You used to take your wish-listing seriously
When they first came around, we thought online wish-lists were the cleverest things ever. Now they just host the relics of that hungover smash and grab that thankfully never translated into Paypal reality.
Speaking of, you’d have to explain what Paypal was when using it in conversation
A bit like Bitcoins, we thought Paypal was. Imagine if Bitcoins had been around when we were getting our heads around Paypal? Heads would have* rolled.*
Patience has waned almost completley
We used to spend time on the payment process – much like when you shift from foot to foot at the Zara till, you’d be OK carefully signing up to a new retailer. Now you’re receiving 100 newsletters a day and you can’t be arsed to buy anything that comes with more than 4 clicks in order to buy. You’re lazy, but you’re winning.
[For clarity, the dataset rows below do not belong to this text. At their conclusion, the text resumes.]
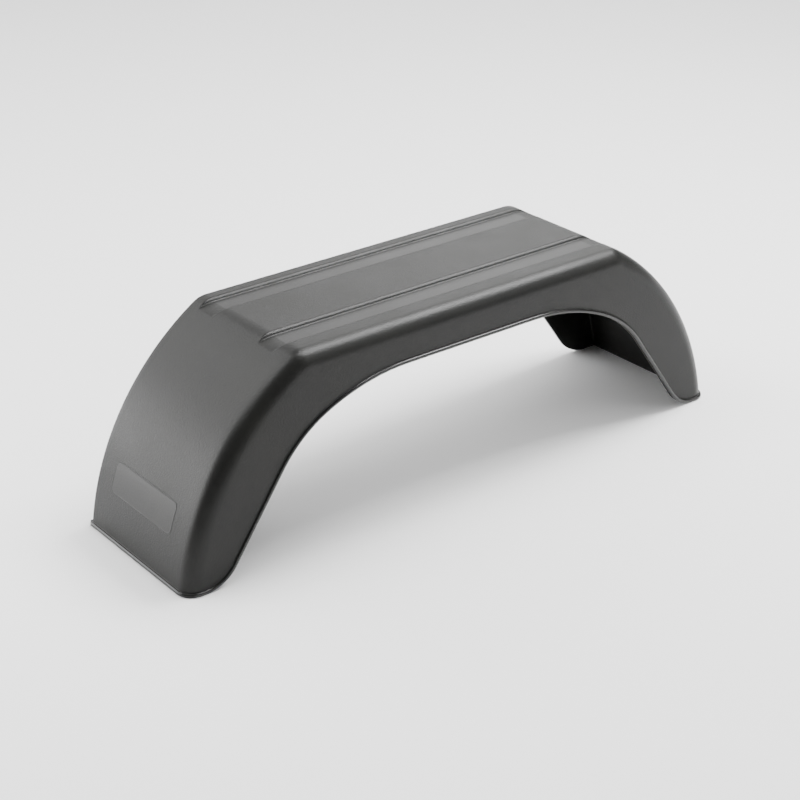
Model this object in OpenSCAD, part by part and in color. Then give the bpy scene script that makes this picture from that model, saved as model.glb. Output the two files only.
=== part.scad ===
// Trailer mudguard: one moulded plastic shell over a single wheel.
// X runs along the wheel's travel, -Y is the outer side, +Y is the flat side that meets the trailer.
// The origin is on the ground under the middle of the guard.

/* [Overall] */
// Length over the edge beads
length = 750; // [710:1:800]
// Width from the flat inner face to the outer bead
width = 202; // [185:1:240]
// Height from the feet to the flat top
height = 230; // [215:1:245]
// Thickness of the moulded wall
wall = 3.5; // [2.5:0.5:5]

/* [Ends] */
// Outer radius of the curved end panels
end_r = 316; // [300:1:360]
// Outer radius of the soft fold between the top and an end panel
fold_r = 30; // [24:1:45]
// Turn of the fold, in degrees
fold_turn = 32; // [28:1:36]

/* [Long edges] */
// Outer radius of the long edge on the outer side
outer_edge_r = 18; // [12:1:20]
// Outer radius of the long edge on the inner side
inner_edge_r = 6; // [5.5:0.5:10]

/* [Top grooves] */
// Width of each groove at its top edges
groove_w = 39; // [30:1:44]
// Depth of each groove
groove_d = 4; // [3:0.5:5]
// Rounding of the groove's top edges
groove_edge_r = 6; // [5:0.5:8]
// Radius on which a groove floor dips beyond the fold, until it runs out
groove_runout_r = 70; // [50:1:100]
// Raised strip between the inner face and the first groove
inner_strip = 14.5; // [11:0.5:20]
// Raised strip between the second groove and the outer face
outer_strip = 32; // [24:1:40]

/* [Wheel arch] */
// Height of the skirts at the crown of the wheel arch
skirt_depth = 48; // [40:1:60]
// Radius of the arch's shoulder, next to its flat crown
shoulder_r = 240; // [210:1:260]
// Turn of the shoulder, in degrees
shoulder_turn = 26; // [22:1:30]
// Radius of the arch's hip, between its shoulder and its straight leg
hip_r = 150; // [120:1:180]
// Slope of the straight leg below the hip, in degrees
leg_angle = 55; // [50:1:60]
// Rounding of a foot, where the leg meets the ground
foot_r = 47; // [30:1:55]
// Flat length of a foot along the ground
foot_flat = 22; // [12:1:40]

/* [Edge bead] */
// Height of the bead round the outer free edge
bead_h = 4.5; // [3:0.5:8]
// How far the bead stands out from the wall
bead_out = 2.5; // [1.5:0.5:4]

/* [Hidden] */
$fn = 128;

// Arcs and straights that run into each other cross by this much, so that they meet in one clean line.
lap = 0.03;
// Pieces of the shell run this far into each other where they join.
seam = 1;
// Cutters reach this far past what they cut.
past = 150;

y_outer = -width / 2 + bead_out;
y_inner = width / 2;

// The end panel touches the fold, and its bead meets the ground at the full length.
fold_z = height - fold_r;
end_z = fold_z - (end_r - fold_r) * cos(fold_turn);
end_x = length / 2 - sqrt(pow(end_r + bead_out, 2) - pow(end_z, 2));
fold_x = end_x + (end_r - fold_r) * sin(fold_turn);
top_run = ceil(fold_x) + seam;

// The swept skin reaches just past the end of the outer edge's rounding, and the skirts start there.
skin_depth = outer_edge_r + 2 * seam;
skirt_start = outer_edge_r + seam;

// An end panel is swept on to where it would stand upright, below the ground.
upright = 90;
// Straight pieces along each arc of an outline that ends up inside the wall
arc_steps = 24;

// The two grooves, by the middle of each in Y
groove_y = [y_inner - inner_strip - groove_w / 2, y_outer + outer_strip + groove_w / 2];
ridge_w = groove_w - 2 * (groove_edge_r - wall);
// The arc is far enough round here to have left the skin.
runout_turn = 40;

// The wheel arch, from its foot back to its crown
arch_h = height - skirt_depth;
shell_end = end_x + sqrt(pow(end_r, 2) - pow(end_z, 2));
foot_x = shell_end - foot_flat;
foot_reach = foot_r * tan(leg_angle / 2);
shoulder_z = arch_h - shoulder_r;
hip_z = shoulder_z + (shoulder_r - hip_r) * cos(shoulder_turn);
leg_drop = hip_z + hip_r * cos(leg_angle);
hip_x = foot_x - foot_reach - leg_drop / tan(leg_angle) - hip_r * sin(leg_angle);
shoulder_x = hip_x - (shoulder_r - hip_r) * sin(shoulder_turn);
shoulder_end = shoulder_x + shoulder_r * sin(shoulder_turn);

// Cross-section of the skin at a depth below the outer surface, filled down to skin_depth.
// Its x is the guard's Y, and its y is minus the depth.
module skin_fill(depth) {
    outer_c = y_outer + outer_edge_r;
    inner_c = y_inner - inner_edge_r;
    intersection() {
        union() {
            translate([outer_c, -skin_depth]) square([inner_c - outer_c, skin_depth - depth]);
            translate([y_outer + depth, -skin_depth])
                square([y_inner - y_outer - 2 * depth, skin_depth - outer_edge_r]);
            translate([outer_c, -skin_depth]) square([y_inner - depth - outer_c, skin_depth - inner_edge_r]);
            translate([outer_c, -outer_edge_r]) circle(outer_edge_r - depth);
            translate([inner_c, -inner_edge_r]) circle(inner_edge_r - depth);
        }
        translate([y_outer - past, -skin_depth]) square([width + 2 * past, skin_depth + past]);
    }
}

// Cross-section of the plain wall
module wall_section() {
    difference() {
        skin_fill(0);
        skin_fill(wall);
    }
}

// A groove's open section: its floor lies groove_d down, and its top edges are rounded.
module groove_section() {
    difference() {
        translate([-groove_w / 2, -groove_d]) square([groove_w, groove_d + fold_r]);
        for (side = [-1, 1]) translate([side * groove_w / 2, lap - groove_edge_r]) circle(groove_edge_r);
    }
}

// The wall below a groove, so that the shell keeps its thickness there
module ridge_section() {
    translate([-ridge_w / 2, -groove_d - wall]) square([ridge_w, groove_d + wall / 2]);
}

module both_ends() {
    for (turn = [0, 1]) mirror([turn, 0, 0]) children();
}

// Moves to a point of the side view in steps of falling size, which keeps every digit of the point,
// so that neighbouring sweeps meet exactly.
module place(x, z) {
    fine = 1000;
    fine_x = floor((x - floor(x)) * fine) / fine;
    fine_z = floor((z - floor(z)) * fine) / fine;
    translate([floor(x), 0, floor(z)])
        translate([fine_x, 0, fine_z])
            translate([x - floor(x) - fine_x, 0, z - floor(z) - fine_z]) children();
}

// Sweeps a cross-section round an axis along Y, between two angles down from upright.
module bend(x, z, radius, from, to) {
    place(x, z)
        rotate([-90, 0, 0])
            rotate_extrude(angle = to - from, start = from - 90)
                translate([radius, 0]) mirror([1, -1]) children();
}

// Runs a cross-section along the flat top, from the middle to one fold.
module along_top() {
    place(fold_x, height)
        translate([-top_run, 0, 0]) rotate([90, 0, 90]) linear_extrude(top_run) children();
}

// Extrudes a side view along Y, from one Y to another.
module across(y_from, y_to) {
    translate([0, y_to, 0]) rotate([90, 0, 0]) linear_extrude(y_to - y_from) children();
}

// The swept skin: flat top, two folds and two end panels
module skin() {
    both_ends() {
        along_top() wall_section();
        bend(fold_x, fold_z, fold_r, 0, fold_turn) wall_section();
        bend(end_x, end_z, end_r, fold_turn, upright) wall_section();
    }
}

// Points on an arc of the side view, between two angles down from upright
function arc(x, z, radius, from, to) =
    [for (step = [0:arc_steps]) let (a = from + (to - from) * step / arc_steps)
        [x + radius * sin(a), z + radius * cos(a)]];

// Side view of all that lies deeper than a given depth below the top and the end panels. It is only used
// for outlines that end up inside the wall.
module side_outline(depth) {
    both_ends()
        polygon(concat(
            [[-seam, end_z], [-seam, height - depth]],
            arc(fold_x, fold_z, fold_r - depth, 0, fold_turn),
            arc(end_x, end_z, end_r - depth, fold_turn, upright)
        ));
}

// Side view of the wheel arch and all below the ground, grown by an even margin
module arch_outline(grow = 0) {
    both_ends() {
        translate([-seam, -past]) square([length, past + grow]);
        difference() {
            union() {
                crown_outline(grow);
                leg_outline(grow);
            }
            translate([foot_x, foot_r]) circle(foot_r - grow + lap);
        }
    }
}

// Below the flat crown and the shoulder
module crown_outline(grow) {
    translate([-seam, -past]) square([shoulder_x + seam, past + arch_h + grow]);
    intersection() {
        translate([shoulder_x, shoulder_z]) circle(shoulder_r + grow + lap);
        translate([-seam, -past])
            square([shoulder_end + grow * sin(shoulder_turn) + seam, past + arch_h + 2 * grow + seam]);
    }
}

// Below the hip and the straight leg, down to the rounding of the foot
module leg_outline(grow) {
    reach = (foot_r - grow) * tan(leg_angle / 2);
    translate([hip_x, hip_z]) {
        circle(hip_r + grow + 2 * lap);
        rotate(-leg_angle) square([(leg_drop + past) / sin(leg_angle), hip_r + grow + lap]);
    }
    translate([foot_x - reach * (1 + cos(leg_angle)), -past])
        square([reach * (1 + cos(leg_angle)), past + grow + reach * sin(leg_angle)]);
}

// Outer and inner skirts, below the skin
module skirts() {
    across(y_outer, y_outer + wall) side_outline(skirt_start);
    across(y_inner - wall, y_inner) side_outline(skirt_start);
}

// The run of each groove: along the flat top, then past each fold on a wide arc that runs out of the skin
module groove_runs() {
    for (y = groove_y) translate([0, y, 0]) both_ends() {
        along_top() children();
        bend(fold_x, height - groove_runout_r, groove_runout_r, 0, runout_turn) children();
    }
}

// The wall below the grooves, kept inside the shell's own wall where they run out
module ridges() {
    intersection() {
        groove_runs() ridge_section();
        across(y_outer, y_inner) side_outline(wall / 2);
    }
}

// Cross-section of the bead on an end panel: it follows the outer edge and ends at the flat inner face.
module bead_section() {
    intersection() {
        difference() {
            skin_fill(-bead_out);
            skin_fill(wall / 2);
        }
        translate([y_inner - width - past, -skin_depth]) square([width + past, skin_depth + past]);
    }
}

// The bead round the free edge of the outer skirt and of the end panels
module edge_bead() {
    intersection() {
        union() {
            both_ends() bend(end_x, end_z, end_r, fold_turn, upright) bead_section();
            across(y_outer - bead_out, y_outer + wall / 2) side_outline(skirt_start);
        }
        across(y_outer - past, y_inner + past) arch_outline(bead_h);
    }
}

module mudguard_shell() {
    color("#3b3b3d")
        difference() {
            union() {
                skin();
                skirts();
                ridges();
                edge_bead();
            }
            across(y_outer - past, y_inner + past) arch_outline();
            groove_runs() groove_section();
        }
}

mudguard_shell();
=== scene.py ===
# %% [markdown]
# A trailer mudguard is one moulded sheet of black plastic: a flat top with two shallow grooves, a soft fold and a
# curved panel at each end, and a skirt down each side that is cut away round the wheel. The CAD solid gives its size.
# Here the same shell is built again as a clean grid of four-sided faces, because a smooth plastic skin shows every
# uneven facet as a kink in its highlights.

# %% Load the measured frame
from math import acos, atan2, cos, degrees, hypot, radians, sin, sqrt, tan

import bmesh
import bpy
from mathutils import Matrix, Vector


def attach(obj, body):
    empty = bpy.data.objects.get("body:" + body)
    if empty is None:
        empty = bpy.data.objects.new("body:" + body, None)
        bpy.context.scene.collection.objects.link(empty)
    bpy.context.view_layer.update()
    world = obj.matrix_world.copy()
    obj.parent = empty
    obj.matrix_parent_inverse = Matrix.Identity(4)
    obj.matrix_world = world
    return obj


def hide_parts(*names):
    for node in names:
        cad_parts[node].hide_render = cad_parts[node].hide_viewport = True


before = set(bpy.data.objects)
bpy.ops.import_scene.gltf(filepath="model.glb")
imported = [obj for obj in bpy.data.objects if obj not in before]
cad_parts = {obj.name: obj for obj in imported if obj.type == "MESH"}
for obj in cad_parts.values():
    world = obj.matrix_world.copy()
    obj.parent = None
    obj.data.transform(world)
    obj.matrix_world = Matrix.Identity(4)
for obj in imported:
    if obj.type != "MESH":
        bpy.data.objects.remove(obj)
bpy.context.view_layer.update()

# %% [markdown]
# Every length below is in millimetres and is the same as in the CAD source, so the two shapes lie on each other.
# A name here always means the outer surface of the plastic, and the wall goes inwards from it. Two points closer than
# NEAR count as one, HAIR is the slack where two sums should come out equal, and METRES turns millimetres into metres.

# %% Sizes of the mudguard
LENGTH, HEIGHT, WALL = 750.0, 230.0, 3.5
OUTER_Y, INNER_Y = -98.5, 101.0
END_R, FOLD_R, FOLD_TURN = 316.0, 30.0, 32.0
OUTER_EDGE_R, INNER_EDGE_R = 18.0, 6.0
BEAD_H, BEAD_OUT = 4.5, 2.5
GROOVES_Y, GROOVE_W, GROOVE_D = (67.0, -47.0), 39.0, 4.0
GROOVE_EDGE_R, FLOOR_FILLET_R, RUNOUT_R, RUNOUT_TURN = 6.0, 2.5, 70.0, 40.0
NEAR, HAIR, METRES = 1e-3, 1e-6, 0.001

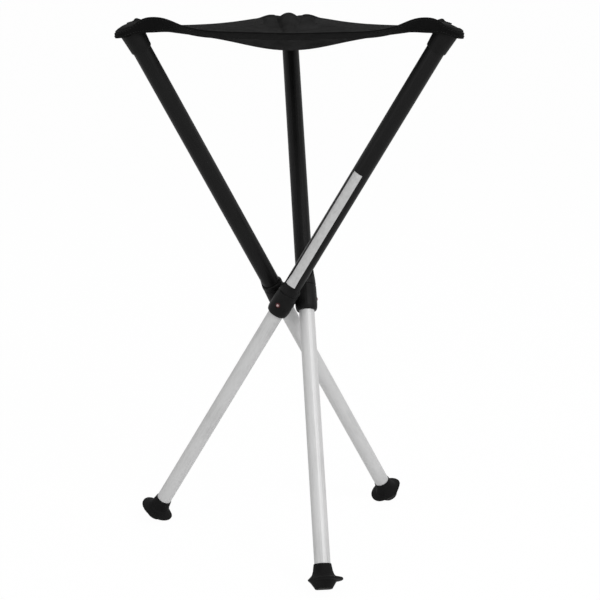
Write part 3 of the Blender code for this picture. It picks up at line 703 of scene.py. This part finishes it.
def moulded(name, dark, light, roughness, grain_scale, grain_depth, specular=0.16):
    """Moulded plastic or rubber: fine grain, and dull patches where it is rubbed."""
    material, tree, shader = new_material(name, roughness, specular=specular)
    place = place_of(tree)
    patches = noise(tree, place, 60.0, 5.0)
    grain = noise(tree, place, grain_scale, 2.0)
    paint(tree, shader, patches, 0.35, 0.7, dark, light)
    spread = remap(tree, patches, 0.3, 0.7, roughness - 0.06, roughness + 0.08)
    tree.links.new(spread, shader.inputs["Roughness"])
    bump(tree, shader, grain, grain_depth)
    return material


def tube_finish(name, number, dark, light, roughness, metallic, specular):
    """Drawn tube: fine lines along the leg, which a satin finish softens."""
    material, tree, shader = new_material(name, roughness, metallic, specular)
    turn = Matrix.Rotation(leg_azimuth(number), 3, "Z") @ Matrix.Rotation(-LEG_TILT, 3, "X")
    inputs = {"Vector": place_of(tree), "Rotation": turn.inverted().to_euler()}
    along = node(tree, "Mapping", inputs, vector_type="POINT").outputs["Vector"]
    inputs = {"Vector": along, "Scale": (1.0, 1.0, 0.02)}
    drawn = node(tree, "Mapping", inputs, vector_type="POINT").outputs["Vector"]
    lines = noise(tree, drawn, 900.0, 3.0)
    patches = noise(tree, along, 22.0, 4.0)
    both = combined(tree, "ADD", lines, patches)
    paint(tree, shader, both, 0.7, 1.3, dark, light)
    spread = remap(tree, patches, 0.3, 0.7, roughness - 0.04, roughness + 0.05)
    tree.links.new(spread, shader.inputs["Roughness"])
    bump(tree, shader, lines, 0.00002, 0.5)
    return material


def webbing_finish(name):
    """Woven band: ribs across it and a finer line along it."""
    material, tree, shader = new_material(name, 0.85, specular=0.05)
    cloth = node(tree, "UVMap", uv_map="cloth").outputs["UV"]
    ribs = waves(tree, cloth, "X", 260.0, 0.6)
    fine = waves(tree, cloth, "Y", 420.0, 0.4)
    weave = combined(tree, "MULTIPLY", ribs, fine)
    level = combined(tree, "MULTIPLY", weave, noise(tree, place_of(tree), 45.0, 4.0))
    paint(tree, shader, level, 0.0, 0.6, grey(0.002), grey(0.008))
    shader.inputs["Sheen Weight"].default_value = 0.03
    shader.inputs["Sheen Roughness"].default_value = 0.5
    bump(tree, shader, weave, 0.00025)
    return material


def mesh_finish(name):
    """Knitted mesh: threads on two slants with small openings between them, the threads lighter in
    patches as painted glints.
    """
    material, tree, shader = new_material(name, 0.9, specular=0.03)
    cloth = node(tree, "UVMap", uv_map="cloth").outputs["UV"]
    inputs = {"Vector": cloth, "Rotation": (0.0, 0.0, math.radians(45.0))}
    turned = node(tree, "Mapping", inputs).outputs["Vector"]
    slants = [waves(tree, turned, direction, 130.0, 0.5, 2.0) for direction in "XY"]
    threads = combined(tree, "MAXIMUM", *slants)
    # painted glints over the weave pattern: the threads are painted lighter where the noise is
    # high
    level = combined(tree, "MULTIPLY", threads, noise(tree, place_of(tree), 35.0, 4.0))
    paint(tree, shader, level, 0.1, 0.6, grey(0.003), grey(0.022))
    bump(tree, shader, threads, 0.0005)
    return material


def simple_finish(
    name, dark, light, roughness, metallic=0.0, specular=0.5, scale=400.0, depth=0.00003
):
    material, tree, shader = new_material(name, roughness, metallic, specular)
    patches = noise(tree, place_of(tree), scale, 3.0)
    paint(tree, shader, patches, 0.3, 0.7, dark, light)
    bump(tree, shader, patches, depth)
    return material


def dress(node_name, material):
    item = frame["nodes"][node_name]
    item.data.materials.clear()
    item.data.materials.append(material)


def finish_frame():
    plastic = moulded("plastic", grey(0.0035), grey(0.007), 0.48, 1400.0, 0.00006, 0.1)
    rubber = moulded("rubber", grey(0.004), grey(0.008), 0.72, 900.0, 0.00012, 0.08)
    collar = moulded("collar_plastic", grey(0.004), grey(0.007), 0.5, 1400.0, 0.00006, 0.1)
    cap_plastic = moulded("cap_plastic", grey(0.0035), grey(0.006), 0.8, 1400.0, 0.00006, 0.04)
    nylon = moulded("nylon", grey(0.04), grey(0.06), 0.5, 1200.0, 0.00004)
    steel = simple_finish("steel", grey(0.5), grey(0.62), 0.3, 1.0)
    button = simple_finish("button_metal", (0.36, 0.25, 0.25), (0.46, 0.33, 0.33), 0.4, 0.2, 0.3)
    reds = (0.035, 0.006, 0.007), (0.06, 0.009, 0.010)
    ring = simple_finish("ring_plastic", *reds, 0.4, 0.0, 0.16)
    label = simple_finish("label_foil", grey(0.42), grey(0.50), 0.45, 0.2, 0.3, 150.0, 0.00001)
    finishes = {
        "knuckle": plastic,
        "seat_collar": collar,
        "foot": rubber,
        "button_bezel": ring,
        "lock_button": button,
        "tube_plug": nylon,
        "pivot_washer": nylon,
        "snap_spring": steel,
        "pivot_pin": steel,
    }
    for number in LEGS:
        black = grey(0.004), grey(0.007), 0.42, 0.0, 0.1
        silver = grey(0.46), grey(0.54), 0.5, 0.2, 0.3
        dress(f"upper_tube_{number}", tube_finish(f"black_tube_{number}", number, *black))
        dress(f"lower_tube_{number}", tube_finish(f"silver_tube_{number}", number, *silver))
        cap = leg_cap(f"cap_{number}", number, cap_plastic)
        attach(cap, f"leg_{number}")
        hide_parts(f"leg_cap_{number}")
        for kind, material in finishes.items():
            dress(f"{kind}_{number}", material)
    dress("hub_block", nylon)
    dress("label_plate", label)


# Seat


def build_seat():
    webbing = webbing_finish("webbing")
    thread = simple_finish("thread", grey(0.006), grey(0.014), 0.6, specular=0.2)
    sheet = seat_sheet("seat_cloth", mesh_finish("mesh_cloth"))
    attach(sheet, "hub")
    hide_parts("seat_mesh")
    sewn = []
    for number in LEGS:
        stations = hem_stations(number)
        hem = band_mesh(f"hem_band_{number}", stations, webbing)
        rows = stitch_rows(f"hem_stitches_{number}", stations, thread)
        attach(hem, "hub")
        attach(rows, "hub")
        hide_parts(f"seat_hem_{number}")
        stations = loop_stations(number)
        loop = band_mesh(f"loop_band_{number}", stations, webbing)
        loop_rows = stitch_rows(f"loop_stitches_{number}", stations, thread, sides=(1,))
        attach(loop, f"leg_{number}")
        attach(loop_rows, f"leg_{number}")
        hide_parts(f"corner_loop_{number}")
        sewn += [hem, rows]


# Studio


def set_camera():
    turn = Matrix.Rotation(CAMERA_TURN, 3, "Z")
    level = math.cos(CAMERA_PITCH)
    forward = (math.sin(CAMERA_YAW) * level, math.cos(CAMERA_YAW) * level, -math.sin(CAMERA_PITCH))
    back = -(turn @ Vector(forward))
    right = UP.cross(back).normalized()
    axes = Matrix((right, back.cross(right), back)).transposed()
    axes = axes @ Matrix.Rotation(CAMERA_ROLL, 3, "Z")
    data = bpy.data.cameras.new("camera")
    data.lens = CAMERA_LENS
    data.sensor_width = CAMERA_SENSOR
    camera = bpy.data.objects.new("camera", data)
    bpy.context.scene.collection.objects.link(camera)
    place = HUB + turn @ Vector((0.0, -CAMERA_BACK, 0.0)) + UP * CAMERA_ABOVE_HUB
    camera.matrix_world = Matrix.Translation(place) @ axes.to_4x4()
    bpy.context.scene.camera = camera


def add_lamp(name, place, size, power):
    """A soft square lamp that faces the middle of the stool."""
    data = bpy.data.lights.new(name, "AREA")
    data.shape = "SQUARE"
    data.size = size
    data.energy = power
    lamp = bpy.data.objects.new(name, data)
    bpy.context.scene.collection.objects.link(lamp)
    lamp.location = place
    lamp.rotation_euler = (Vector(LAMP_TARGET) - place).to_track_quat("-Z", "Y").to_euler()


def emptied(owner):
    """The node tree of a material or world, with nothing in it."""
    owner.use_nodes = True
    owner.node_tree.nodes.clear()
    return owner.node_tree


def seen_white(tree, shown, other):
    """White where the camera, a gloss or glass looks, and other elsewhere."""
    rays = node(tree, "LightPath").outputs
    first = combined(tree, "MAXIMUM", rays["Is Camera Ray"], rays["Is Glossy Ray"])
    seen = combined(tree, "MAXIMUM", first, rays["Is Transmission Ray"])
    return node(tree, "MixShader", {0: seen, 1: other, 2: shown}).outputs["Shader"]


def build_studio():
    scene = bpy.context.scene
    scene.view_settings.view_transform = "Standard"
    world = bpy.data.worlds.new("studio")
    scene.world = world
    tree = emptied(world)
    white = node(tree, "Background", {"Color": WHITE, "Strength": 1.0}).outputs["Background"]
    fill = node(tree, "Background", {"Color": WHITE, "Strength": FILL}).outputs["Background"]
    output = node(tree, "OutputWorld")
    tree.links.new(seen_white(tree, white, fill), output.inputs["Surface"])

    bpy.ops.mesh.primitive_plane_add(size=FLOOR_SIZE)
    floor = bpy.context.object
    floor.name = "studio_floor"
    material = bpy.data.materials.new("studio_floor")
    tree = emptied(material)
    plain = node(tree, "BsdfDiffuse", {"Color": WHITE}).outputs["BSDF"]
    bright = node(tree, "Emission", {"Color": WHITE, "Strength": 1.0}).outputs["Emission"]
    shown = node(tree, "MixShader", {0: FLOOR_GLOW, 1: plain, 2: bright}).outputs["Shader"]
    output = node(tree, "OutputMaterial")
    tree.links.new(seen_white(tree, shown, plain), output.inputs["Surface"])
    floor.data.materials.append(material)

    for name, place, size, power in LAMPS:
        add_lamp(name, Vector(place), size, power)


finish_frame()
build_seat()
build_studio()
set_camera()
Your phone was for making calls. How the fuck would you be using it for shopping?
Now, of course, you have a dozen shopping apps on constant refresh. Even a bus journey to work can yield shopping from the comfort of a tiny phone which, let’s be honest, you can barely even see the dress on, let alone know what it’s going to look like on you.
You used to have to pay through the nose for next day delivery
It was very spoilt, that was. You wait your five days, love. Not any more! With retailers like ASOS allowing unlimited Next Day Delivery for just £10 a year, you can keep your nose payment and get a near-instant fix, too.
eBay has become like Marmite
You are either an eBay person, or you are NOT an eBay person. It’s that simple. The Debrief’s news editor explains:
‘I thought I could be an eBay person, but then I realised I couldn’t, after many failed bids. I didn’t fail by losing the bids. I failed in that I won the bids but subsequently realised what bad choices they were.
‘I got into big trouble and taken to eBay court after winning an ugly bag called ‘COOL NEW RAVE BAG NU RAVE SPLATTER WHITE COLOURS’, but refusing to give my address for it to be sent or pay for it. Another time I got into a big argument with a fraudster in Italy who sold me a fake Ralph Lauren polo shirt.
‘Eventually, I realised, I am just not an eBay person. I can do so much other stuff online. I’m hardly a Luddite, but I’ve just realised: I am not that person.’
ASOS was just an acronym for ‘as seen on screen’
And it sold Truffle Shuffle T-shirts that Paris and Nicole wore and props to pimp your house out like Friends. We never thought it would turn into the insane online warehouse that it is today.
Your mum definitely did not shop online
Now your mum spends both her life and pension on Amazon. Last year, not one present came from IRL spending. Less time in shops = more time for Mum to watch Eastenders = happier Mum. Winners all round.
You had to enter your card details every time you shopped
Now if a retailer doesn’t have the option to pay via Paypal, you’re out of there like a cat on a hot tin roof. Take that you Paypal-less fools!